Volga-Dnepr Group, Motor Sich and Antonov DB Announce Agreement
OREANDA-NEWS. August 30, 2007. ZHUKOVSKY: At the MAKS-2007 International Airshow in Russia, Volga-Dnepr Group, Motor Sich OJSC and Antonov Design Bureau announced the completion of a further stage in the project for AN-124-100 Ruslan freighter modernization and certification of a new АN-124-100М-150 cargo aircraft, and signed an agreement for resumed production and modernization of the existing fleet of this unique aircraft.
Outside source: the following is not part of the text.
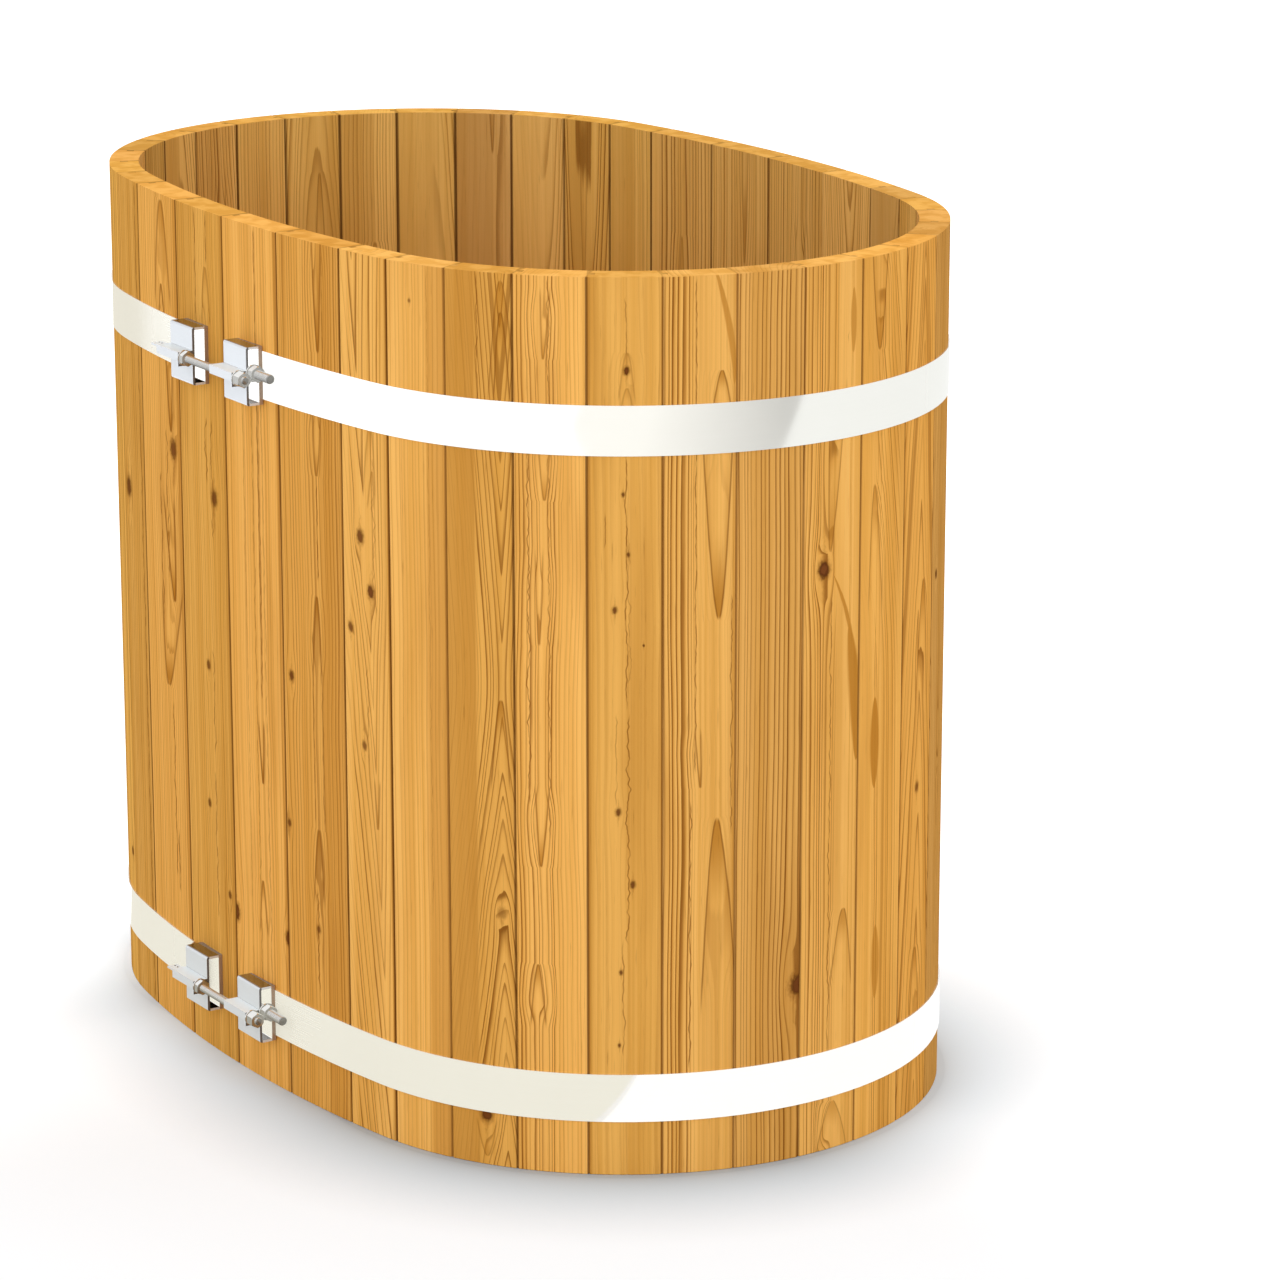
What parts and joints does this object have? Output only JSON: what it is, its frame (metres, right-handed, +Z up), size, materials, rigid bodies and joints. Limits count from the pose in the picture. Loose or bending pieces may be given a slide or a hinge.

Upon signing, Volga-Dnepr and ADB expressed their intention to extend their fleets with modernized АN-124-100М-150 freighters and place an order for 17 freighters within the resumed production framework. Motor Sich is ready to modernize its D-18Т series IV engine for this aircraft.
ADB also confirmed that they will join the ranks of shareholders of GLA Cargo Aircraft, the joint venture established in December 2006 by Volga-Dnepr and Motor Sich to manage the AN-124-100 resumed production project.
Therefore, the agreement defines the terms of AN-124-100 modernization. The stages of fleet modernization are as follows:
Installation of brand new navigation systems
Development of design documents and blueprints for the modernized freighter equipped with А-820М complex
Introduction of a modernized brake system and reverse thrust
Further application of noise reduction system
The АN-124-100 Ruslan is a unique freighter with an unmatched combination of capacity, range and cost efficiency in the world market. The Ruslan is the only freighter to carry cargoes up to 150 tons and 6.5 metres in diameter. The aircraft has earned a global reputation for its unique capability and customers for Volga-Dnepr’s AN-124 services include major global players such as General Electric, The Boeing Company, General Motors, Ford, British Petroleum, Mitsubishi, BMW, Airbus, Siemens, Rosoboronexport and other major oil and production companies.
The unique and outsize cargo market served by ramp freighters is rapidly developing at up to 9 per cent per annum faster than the scheduled cargo market. In 2006, the total market was valued at $0.7 billion (1.7 per cent of the global cargo market) and volumes are permanently increasing. By 2020, the market is expected to be worth over $3 billion, growing by 2030 to more than $7 billion.